Please help me, all comments and suggestions are more than welcome.

/Elly


----------



## Lanason (Sep 1, 2009)

Hello and Welcome

Do you have any unique skills


----------



## Elly93 (Jul 13, 2012)

Well, I've worked in some differents fields, for example; nursing (childcare, babysitting and nursing home), and in several restaurants. Also as hostess and secretary. My major in school was business management & administration so I have some computer-skills and sales-technics. 

Thanks by the way!


----------



## Elly93 (Jul 13, 2012)

Anyone?


----------



## txlstewart (Jun 20, 2010)

Given the current circumstances--I mean high unemployment due to the lower numbers of tourists coming, makes your idea of getting an unskilled job nearly impossible 

Foreigners can get work permits if they have a skill that is needed is Egypt. You must look at what you can do and if an Egyptian can perform the same job. If so, why should you take the job away from an Egyptian?

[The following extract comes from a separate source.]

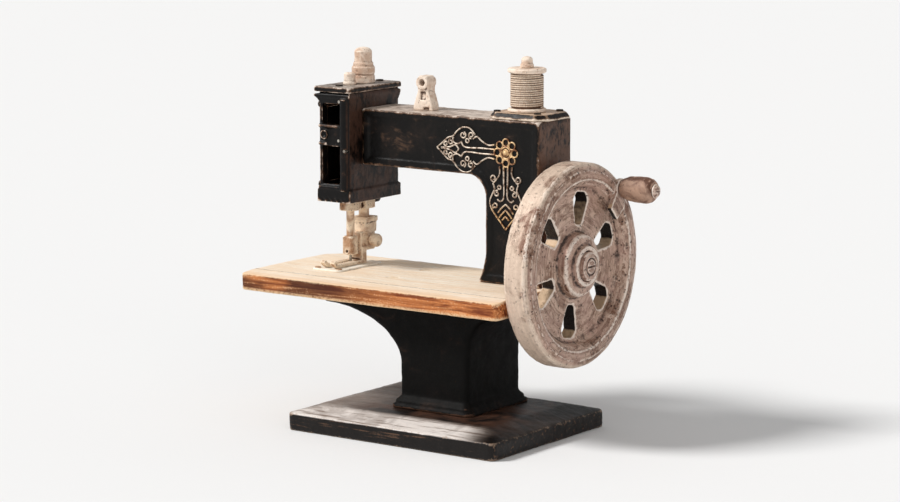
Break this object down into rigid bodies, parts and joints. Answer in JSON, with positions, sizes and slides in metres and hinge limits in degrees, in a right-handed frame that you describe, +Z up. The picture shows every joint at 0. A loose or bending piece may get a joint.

People are struggling to feed their families and it is only right that they get these jobs.


----------



## Elly93 (Jul 13, 2012)

txlstewart said:


> Given the current circumstances--I mean high unemployment due to the lower numbers of tourists coming, makes your idea of getting an unskilled job nearly impossible
> 
> Foreigners can get work permits if they have a skill that is needed is Egypt. You must look at what you can do and if an Egyptian can perform the same job. If so, why should you take the job away from an Egyptian? People are struggling to feed their families and it is only right that they get these jobs.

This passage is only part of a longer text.